C’est aux maîtres de la science de juger de pareils travaux. Pour nous, en rapprochant les sévères investigations de M. Mommsen de ses pages si vives, si passionnées sur la fin de la république romaine, en signalant chez le même écrivain des études si différentes, nous avons voulu montrer le double courant qui a renouvelé de nos jours la substance de l’histoire romaine, c’est-à-dire les faits et les jugemens, la connaissance matérielle des détails et l’appréciation morale des acteurs. Or, quand la substance d’une histoire subit des modifications si graves, la philosophie de cette histoire doit se modifier aussi.

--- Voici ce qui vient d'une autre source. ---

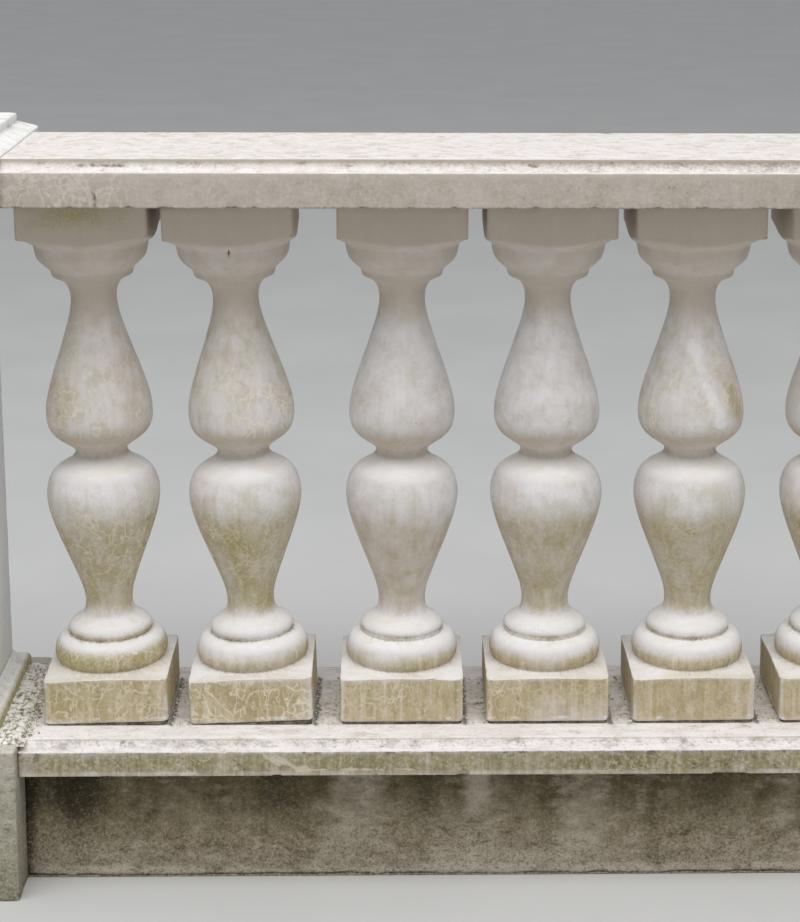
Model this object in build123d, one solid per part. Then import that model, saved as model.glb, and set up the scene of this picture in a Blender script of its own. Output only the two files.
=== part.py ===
from build123d import *
import math
import os

# One whole bay of a cast concrete balustrade: a rendered dwarf wall carries a
# bottom rail, eight double-bulb balusters and a top rail between two piers.
# Millimetres, +Z up, +Y to the back. Origin: middle of the bay at ground level.

os.makedirs("parts", exist_ok=True)

# ---- levels above the ground
WALL_H = 150.8            # dwarf wall
BOTTOM_RAIL_H = 39.7
TOP_RAIL_H = 54.7
BED = 3.0                 # mortar bed under and over each baluster
BALUSTER_H = 642.6
Z_SEAT = WALL_H + BOTTOM_RAIL_H                 # 190.5, seat of the balusters
Z_SOFFIT = Z_SEAT + BALUSTER_H + 2 * BED        # 839.1, underside of the top rail

# ---- run of balusters
COUNT = 8
PITCH = 180.0
# small setting-out errors of the built row, left to right
OFFSET = [1.5, -2.2, 0.5, -1.0, -2.0, -2.0, -1.5, 0.0]
# the two at the left have settled and lean to the left; degrees from plumb
LEAN = [1.4, 2.0, 0.0, 0.25, 0.6, 0.3, 0.0, 0.0]
ROW_Y = 0.0               # the row stands on the middle line of the rails

# ---- baluster
BLOCK = 150.0             # square base block
ABACUS = 154.4            # square top slab
PRISM_SPLIT = 587.0       # below it the plan limit is BLOCK, above it ABACUS
EDGE_R = 4.5              # worn upright edges of block and slab

# ---- rails: raised panel, hollow, upright face
PANEL_HALF = 112.5
RAIL_HALF = 132.5
TOP_FACE = 41.2
TOP_QUIRK = 4.0
BOTTOM_FACE = 31.4
BOTTOM_QUIRK = 2.4
WALL_HALF = 91.0

# ---- piers
PIER_X = 887.0
PLINTH_HALF_X = 160.0
PLINTH_HALF_Y = 150.0
PIER_BASE_HALF = 133.0
PIER_BASE_H = 24.0
DIE_HALF = 113.0
CAP_HALF = 160.0
CAP_PANEL_HALF = 137.0
CAP_BED_H = 18.0          # ovolo under the lip, below the level of the rail soffit
CAP_LIP_H = 57.0
CAP_WASH_H = 9.0
CAP_PANEL_H = 10.0
LEFT_DIE_SHIFT = 4.0      # the left die leans outwards by this much over its height


def chain(start, segs):
    """Edges in the XZ plane from start; a segment is a point, an arc or a spline."""
    edges, p = [], start
    for s in segs:
        if s[0] == "line":
            q = s[1]
            edges.append(Line((p[0], 0, p[1]), (q[0], 0, q[1])))
        elif s[0] == "arc":
            m, q = s[1], s[2]
            edges.append(ThreePointArc((p[0], 0, p[1]), (m[0], 0, m[1]), (q[0], 0, q[1])))
        else:
            pts = [p] + list(s[1])
            q = pts[-1]
            edges.append(Spline(*[(a, 0, b) for a, b in pts]))
        p = q
    return edges


# ---------------------------------------------------------------- baluster
H = BALUSTER_H
TURNED = [
    ("line", (113.0, 0.0)),
    ("line", (113.0, 53.6)),
    # slightly domed top of the block
    ("spline", [(95.0, 55.0), (75.0, 57.0), (65.8, 60.8)]),
    # torus
    ("spline", [(68.4, 65.0), (69.3, 70.5), (68.6, 77.5), (65.9, 84.5), (60.6, 90.6), (51.2, 94.6)]),
    # upright fillet, then the bell, lower neck and long lower bulb
    ("line", (51.7, 102.0)),
    ("spline", [(50.2, 105.0), (46.4, 108.9), (41.4, 112.0), (36.4, 115.4), (32.3, 119.6), (29.9, 125.0), (28.9, 131.5),
                (29.2, 140.0), (31.1, 150.0), (34.1, 160.0), (37.6, 170.0), (41.3, 180.0), (45.1, 190.0),
                (48.9, 200.0), (52.8, 210.0), (56.5, 220.0), (60.0, 230.0), (63.2, 240.0), (65.9, 250.0),
                (67.9, 260.0), (68.8, 269.5), (68.3, 279.0), (66.1, 288.5), (62.0, 297.5), (56.0, 304.5),
                (47.6, 310.0), (39.0, 315.2), (33.4, 320.4), (31.3, 325.0)]),
    # pinched waist, then the upper bulb and upper neck
    ("spline", [(33.2, 329.8), (38.4, 334.2), (45.6, 339.2), (52.2, 344.0), (57.8, 349.6), (61.8, 356.4),
                (64.0, 365.0), (64.6, 374.5), (63.8, 384.5), (61.9, 395.0), (59.3, 405.0), (56.4, 415.0),
                (53.2, 425.0), (49.9, 435.0), (46.3, 445.0), (42.8, 455.0), (39.6, 465.0), (36.4, 475.0),
                (33.2, 485.0), (30.5, 495.0), (28.5, 505.0), (27.7, 513.0), (28.0, 520.0), (29.2, 527.0),
                (32.4, 533.6), (37.6, 538.6), (48.4, 543.6)]),
    # upright fillet
    ("line", (50.2, 551.2)),
    # ovolo and upright band
    ("spline", [(53.6, 554.6), (58.2, 558.6), (62.4, 562.6), (65.4, 567.0), (67.0, 572.0), (67.9, 577.0), (68.9, 582.6)]),
    # dished underside of the slab; the flat faces cut it in an arc
    ("spline", [(72.6, 586.2), (77.6, 588.8), (84.5, 592.6), (95.0, 596.8), (113.0, 600.5)]),
    ("line", (113.0, H)),
    ("line", (0.0, H)),
    ("line", (0.0, 0.0)),
]


def rounded_prism(side, z0, z1, r):
    b = Pos(0, 0, (z0 + z1) / 2) * Box(side, side, z1 - z0)
    return fillet(b.edges().filter_by(Axis.Z), r)


turned = revolve(make_face(chain((0.0, 0.0), TURNED)), axis=Axis.Z)
plan = rounded_prism(BLOCK, 0.0, PRISM_SPLIT, EDGE_R) + rounded_prism(ABACUS, PRISM_SPLIT, H, EDGE_R)
baluster = turned & plan


def solid_of(shape):
    s = shape.solids()
    assert len(s) == 1, len(s)
    return s[0]


def slab(x0, x1, z0, z1, half_y, y=0.0):
    return Pos((x0 + x1) / 2, y, (z0 + z1) / 2) * Box(x1 - x0, 2 * half_y, z1 - z0)


parts = {}
for i in range(COUNT):
    x = (i - (COUNT - 1) / 2) * PITCH + OFFSET[i]
    a = LEAN[i]
    if a == 0.0:
        b = Pos(x, ROW_Y, Z_SEAT + BED) * baluster
        low = slab(x - BLOCK / 2 + 2.5, x + BLOCK / 2 - 2.5, Z_SEAT, Z_SEAT + BED, BLOCK / 2 - 2.5, ROW_Y)
        top = slab(x - ABACUS / 2 + 2.5, x + ABACUS / 2 - 2.5, Z_SOFFIT - BED, Z_SOFFIT, ABACUS / 2 - 2.5, ROW_Y)
    else:
        # turn about the middle of the foot, then share out what is left of the beds
        t = math.radians(a)
        lo = -abs(BLOCK / 2 * math.sin(t))
        hi = H * math.cos(t) + abs(ABACUS / 2 * math.sin(t))
        dz = Z_SEAT + (Z_SOFFIT - Z_SEAT - (hi - lo)) / 2 - lo
        b = Pos(x, ROW_Y, dz) * (Rot(0, -a, 0) * baluster)

        def wedge(xa, xb, zflat, up):
            # flat side on the rail, sloped side on the tilted end of the casting
            zc = dz + (H * math.cos(t) if up else 0.0)
            xc = x - (H * math.sin(t) if up else 0.0)
            za = zc + (xa - xc) * math.tan(t)
            zb = zc + (xb - xc) * math.tan(t)
            half = (ABACUS if up else BLOCK) / 2 - 2.5
            y = ROW_Y + half
            f = make_face([Line((xa, y, zflat), (xb, y, zflat)), Line((xb, y, zflat), (xb, y, zb)),
                           Line((xb, y, zb), (xa, y, za)), Line((xa, y, za), (xa, y, zflat))])
            return extrude(f, amount=2 * half, dir=(0, -1, 0))

        s = math.sin(t) * H
        low = wedge(x - BLOCK / 2 + 2.5, x + BLOCK / 2 - 2.5, Z_SEAT, False)
        top = wedge(x - s - ABACUS / 2 + 2.5, x - s + ABACUS / 2 - 2.5, Z_SOFFIT, True)
    parts[f"baluster_{i + 1}"] = b
    parts[f"lower_bed_{i + 1}"] = low
    parts[f"upper_bed_{i + 1}"] = top

# ---------------------------------------------------------------- rails and dwarf wall
LEFT_LIP = -PIER_X + CAP_HALF       # faces the rails run between
RIGHT_LIP = PIER_X - CAP_HALF
LEFT_PLINTH = -PIER_X + PLINTH_HALF_X
RIGHT_PLINTH = PIER_X - PLINTH_HALF_X


def rail(x0, x1, z0, face, quirk, height):
    """Upright face, hollow, small quirk and raised flat panel, the same at front and back."""
    r = 1.6
    right = chain((0.0, 0.0), [
        ("line", (RAIL_HALF - r, 0.0)),
        ("line", (RAIL_HALF, r)),
        ("line", (RAIL_HALF, face - r)),
        ("line", (RAIL_HALF - r, face)),
        ("arc", ((RAIL_HALF + PANEL_HALF) / 2 - 3.0, face + (height - quirk - face) * 0.30),
                (PANEL_HALF, height - quirk)),
        ("line", (PANEL_HALF, height - 1.0)),
        ("line", (PANEL_HALF - 1.0, height)),
        ("line", (0.0, height)),
        ("line", (0.0, 0.0)),
    ])
    half = make_face(right)
    sec = half + half.mirror(Plane.YZ)
    sec = Pos(x0, 0, z0) * (Rot(0, 0, 90) * sec)
    return extrude(sec, amount=x1 - x0, dir=(1, 0, 0))


parts["dwarf_wall"] = slab(LEFT_PLINTH, RIGHT_PLINTH, 0.0, WALL_H, WALL_HALF)
parts["bottom_rail"] = rail(LEFT_PLINTH, RIGHT_PLINTH, WALL_H, BOTTOM_FACE, BOTTOM_QUIRK, BOTTOM_RAIL_H)
parts["top_rail"] = rail(LEFT_LIP, RIGHT_LIP, Z_SOFFIT, TOP_FACE, TOP_QUIRK, TOP_RAIL_H)


# ---------------------------------------------------------------- piers
def mitred(segs, height):
    """Square in plan: a moulded section run along X and along Y, and what they share."""
    half = make_face(chain((0.0, 0.0), segs + [("line", (0.0, height)), ("line", (0.0, 0.0))]))
    sec = half + half.mirror(Plane.YZ)
    run_y = extrude(sec, amount=200, dir=(0, 1, 0), both=True)
    run_x = Rot(0, 0, 90) * run_y
    return run_y & run_x


PB = PIER_BASE_HALF
pier_base = mitred([
    ("line", (PB - 1.5, 0.0)),
    ("line", (PB, 1.5)),
    ("line", (PB, 9.0)),
    ("arc", (PB - 1.8, 13.2), (PB - 6.0, 15.0)),
    ("line", (PB - 9.0, 15.0)),
    ("arc", (DIE_HALF + 6.5, 17.6), (DIE_HALF + 1.5, PIER_BASE_H)),
], PIER_BASE_H)

CB = CAP_BED_H
CAP_H = CAP_BED_H + CAP_LIP_H + CAP_WASH_H + CAP_PANEL_H
cap = mitred([
    ("line", (DIE_HALF + 10.0, 0.0)),
    ("line", (DIE_HALF + 10.0, 3.0)),
    ("arc", (DIE_HALF + 20.5, 7.0), (DIE_HALF + 25.0, CB)),
    ("line", (CAP_HALF - 1.6, CB)),
    ("line", (CAP_HALF, CB + 1.6)),
    ("line", (CAP_HALF, CB + CAP_LIP_H - 1.6)),
    ("line", (CAP_HALF - 1.6, CB + CAP_LIP_H)),
    ("line", (CAP_PANEL_HALF, CB + CAP_LIP_H + CAP_WASH_H)),
    ("line", (CAP_PANEL_HALF, CAP_H - 1.5)),
    ("line", (CAP_PANEL_HALF - 1.5, CAP_H)),
], CAP_H)

Z_DIE = Z_SEAT + PIER_BASE_H
Z_CAP = Z_SOFFIT - CAP_BED_H


def plinth(cx):
    b = Pos(cx, 0, Z_SEAT / 2) * Box(2 * PLINTH_HALF_X, 2 * PLINTH_HALF_Y, Z_SEAT)
    return chamfer(b.faces().sort_by(Axis.Z)[-1].edges(), 2.0)


def die(cx, shift):
    pts = [(cx - DIE_HALF, Z_DIE), (cx + DIE_HALF, Z_DIE), (cx + DIE_HALF + shift, Z_CAP), (cx - DIE_HALF + shift, Z_CAP)]
    es = [Line((*(pts[k][0],), DIE_HALF, pts[k][1]), (pts[(k + 1) % 4][0], DIE_HALF, pts[(k + 1) % 4][1])) for k in range(4)]
    b = extrude(make_face(es), amount=2 * DIE_HALF, dir=(0, -1, 0))
    ups = [e for e in b.edges() if abs(e.center().Z - (Z_DIE + Z_CAP) / 2) < 1.0]
    return chamfer(ups, 2.0)


for side, cx, lean in (("left", -PIER_X, -LEFT_DIE_SHIFT), ("right", PIER_X, 0.0)):
    parts[f"{side}_pier_plinth"] = plinth(cx)
    parts[f"{side}_pier_base"] = Pos(cx, 0, Z_SEAT) * pier_base
    parts[f"{side}_pier_die"] = die(cx, lean)
    parts[f"{side}_pier_cap"] = Pos(cx, 0, Z_CAP) * cap

for name, shape in parts.items():
    s = solid_of(shape)
    s.label = name
    export_step(s, f"parts/{name}.step")
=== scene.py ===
import math
import bpy
import numpy as np
from mathutils import Matrix, Vector


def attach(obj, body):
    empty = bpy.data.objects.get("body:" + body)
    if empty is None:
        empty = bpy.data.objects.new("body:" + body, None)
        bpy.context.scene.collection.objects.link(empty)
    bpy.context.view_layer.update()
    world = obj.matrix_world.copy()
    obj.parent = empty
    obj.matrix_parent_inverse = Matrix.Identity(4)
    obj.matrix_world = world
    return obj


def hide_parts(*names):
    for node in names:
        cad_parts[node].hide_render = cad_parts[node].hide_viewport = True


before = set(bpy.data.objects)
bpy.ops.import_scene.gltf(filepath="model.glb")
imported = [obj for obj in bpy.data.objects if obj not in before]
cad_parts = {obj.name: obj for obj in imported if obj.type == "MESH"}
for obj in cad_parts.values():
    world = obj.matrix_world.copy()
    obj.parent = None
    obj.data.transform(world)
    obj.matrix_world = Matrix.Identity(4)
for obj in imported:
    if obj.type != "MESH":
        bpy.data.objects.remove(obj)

# One bay of a weathered cast balustrade. Shapes are written in millimetres in
# the frame of the model (origin at the middle of the bay on the ground, +Y to
# the back) and turned into metres when a mesh is made.

scene = bpy.context.scene
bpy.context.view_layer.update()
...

Bossuet, dans quelques pages éloquentes, a écrit la philosophie de l’histoire romaine au point de vue de la science de son temps ; Vico, Montesquieu, Herder, chacun avec son génie propre et le caractère de son pays, ont repris la même tâche au point de vue des connaissances du XVIIIe siècle ; il est impossible que notre époque ne produise pas à son tour des considérations nouvelles sur ce sujet au nom des grandes innovations que nous venons de décrire. Bien des systèmes ou des fragmens de système ont paru déjà, bien d’autres naîtront encore. Outre les noms que nous avons cités plus haut, est-il nécessaire de rappeler les écrits de Merivale en Angleterre, les recherches de Drumann en Allemagne, en France d’admirables leçons de M. Guizot, d’éloquentes pages de M. Villemain, l’histoire si neuve de M. Ampère, et l’Essai sur Tite-Live de M. Taine ? Je voudrais signaler aujourd’hui deux œuvres récentes qui appartiennent à ce mouvement d’idées. L’une nous vient d’Allemagne, l’autre fait honneur à la France. La première est un simple mémoire académique, la seconde est tout un livre ; toutes les deux sont des systèmes complets. On ne saurait imaginer d’ailleurs un contraste plus grand. Malgré certains points de contact, et bien que les deux auteurs aient puisé savamment aux mêmes sources, ils se sont placés aux deux points extrêmes du monde des idées. Celui-ci ne voit partout que mythes et symboles ; celui-là veut retrouver la vivante réalité des faits. Ici une conception de l’histoire tout idéale, toute fabuleuse ; là une philosophie des événemens fondée sur les intérêts et les douleurs des hommes. L’apparition simultanée de deux ouvrages si dissemblables dit assez combien ce sujet, qu’on a cru épuisé, réserve encore

  1. Corpus inscriptionum latinarum consilio et auctoritate academiœ litterarum regiœ borussicœ editum… Berlin, in-folio. 1862-1863.